The animation features Black characters in their different shades of skin tones. The movie’s dialogue also proudly incorporated Nigeria’s vernaculars Ijaw, Pidgin, and Yoruba in addition to English.

The animated film featured voice actors including veterans, Patrick Doyle; Bimbo Akintola; Kalu Igweagu; newcomers Kelechi Udegbe; Awazi Angbalaga; as well as child actors, Jessica Edwards; David Edwards; and also David Akpapkwu.

Every story coming out of that place [Niger Delta] has been that of violence, deprivation, suffering, and poverty; for people living in that region. So coming up with this story sort of changes that narrative.

For Amidu, the importance of “Lady Buckit’ is also how it is able to change the narrative in and on Nigeria; with its setting in the country’s southeast.

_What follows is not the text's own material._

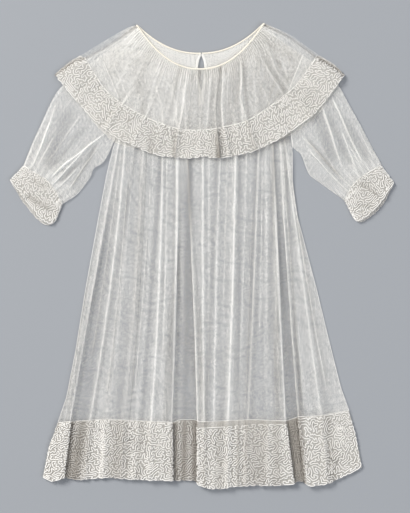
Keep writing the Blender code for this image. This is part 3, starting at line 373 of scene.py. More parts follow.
def clothPiece(
    name, points, material, gather=0.0, shade=0.0, turn=0.0, drawn=1.0, tube=False, backFacing=False,
    leftOut=None,
):
    rows, columns = points.shape[:2]
    sheet = bmesh.new()
    bmesh.ops.create_grid(sheet, x_segments=columns - 1, y_segments=rows - 1, size=1.0)
    if leftOut:
        firstColumn, lastRow = leftOut
        gone = []
        for face in sheet.faces:
            middle = face.calc_center_median()
            inColumn = int((middle.x + 1.0) / 2.0 * (columns - 1)) == firstColumn
            if inColumn and (1.0 - middle.y) / 2.0 * (rows - 1) < lastRow:
                gone.append(face)
        bmesh.ops.delete(sheet, geom=gone, context="FACES")
    mesh = bpy.data.meshes.new(name)
    sheet.to_mesh(mesh)
    sheet.free()

    flat = np.empty(len(mesh.vertices) * 3)
    mesh.vertices.foreach_get("co", flat)
    flat = flat.reshape(-1, 3)
    columnOf = np.rint((flat[:, 0] + 1.0) / 2.0 * (columns - 1)).astype(int)
    rowOf = np.rint((1.0 - flat[:, 1]) / 2.0 * (rows - 1)).astype(int)
    placed = points[rowOf, columnOf] * mm
    placed[:, 1] += gownShift * mm
    mesh.vertices.foreach_set("co", placed.ravel())

    corners = np.empty(len(mesh.loops), int)
    mesh.loops.foreach_get("vertex_index", corners)
    uv = grain(points, turn, drawn, tube, float(len(name)))[rowOf, columnOf][corners]
    mesh.uv_layers.new(name="cloth").data.foreach_set("uv", uv.ravel())

    # Steep and gathered cloth has more threads over each spot
    steep = 1.0 / np.clip(np.abs(surfaceNormals(points)[..., 2]), threads["steepest"], 1.0)
    addValues(mesh, "gather", (steep + gather)[rowOf, columnOf])
    # Painted shade for each point, which the material turns into a darker, browner colour
    addValues(mesh, "shade", (np.zeros((rows, columns)) + shade)[rowOf, columnOf])

    finished = bmesh.new()
    finished.from_mesh(mesh)
    if tube:
        bmesh.ops.remove_doubles(finished, verts=finished.verts, dist=threads["join"] * mm)
    if backFacing:
        bmesh.ops.reverse_faces(finished, faces=finished.faces)
    finished.to_mesh(mesh)
    finished.free()
    return linked(name, mesh, material)


def roundLine(name, line, radius, material, closed=False, sides=0, shadeOf=None, swell=None):
    # A cord, rolled seam or binding along a line, with its length and its turn as UV
    curve = bpy.data.curves.new(name, "CURVE")
    curve.dimensions = "3D"
    curve.bevel_depth = radius * mm
    curve.bevel_resolution = sides
    curve.use_fill_caps = not closed
    spline = curve.splines.new("POLY")
    spline.points.add(len(line) - 1)
    placed = np.ones((len(line), 4))
    placed[:, :3] = line * mm
    placed[:, 1] += gownShift * mm
    spline.points.foreach_set("co", placed.ravel())
    if swell is not None:
        spline.points.foreach_set("radius", swell)
    spline.use_cyclic_u = closed
    draft = bpy.data.objects.new(name, curve)
    bpy.context.scene.collection.objects.link(draft)
    graph = bpy.context.evaluated_depsgraph_get()
    mesh = bpy.data.meshes.new_from_object(draft.evaluated_get(graph))
    bpy.data.objects.remove(draft)
    mesh.name = name
    layer = mesh.uv_layers[0]
    layer.name = "cloth"
    uv = np.empty(len(mesh.loops) * 2)
    layer.data.foreach_get("uv", uv)
    uv = uv.reshape(-1, 2) * np.array([runOf(line)[-1] * mm, 1.0])
    layer.data.foreach_set("uv", uv.ravel())
    # Painted shade for each point of the cord, from the folds and hollows around it
    if shadeOf:
        spots = np.empty(len(mesh.vertices) * 3)
        mesh.vertices.foreach_get("co", spots)
        addValues(mesh, "shade", shadeOf(spots.reshape(-1, 3) / mm - np.array([0.0, gownShift, 0.0])))
    return linked(name, mesh, material)


def place(piece, node, slot):
    # Every piece goes with the gown's one body and stands for a solid of it
    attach(piece, "root")
    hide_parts(node)
    return piece


# Materials: all the cloth is cotton, matt and washed soft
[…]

“Every story coming out of that place [Niger Delta] has been that of violence, deprivation, suffering, and poverty for people living in that region. So coming up with this story sort of changes that narrative. Here we get to see Oloibiri in a different light. It shows that this girl despite all the challenges is able to overcome them and excel,” she said.

The animated feature also, she believes, has the power to change the narrative on Africa’s film industry.

“Coming back to Africa, no part of this production was done out of Nigeria. You can take this production anywhere; and it will be able to fly. Nobody thought we could do animation; leave alone 3D animation,” she said.

Following the success of “Lady Buckit”, Amidu and her new production studio are just getting started; with an idea for a sequel is already in the works.

Animation—which was projected to reach $270 billion by 2020—is still a budding industry in Nigeria.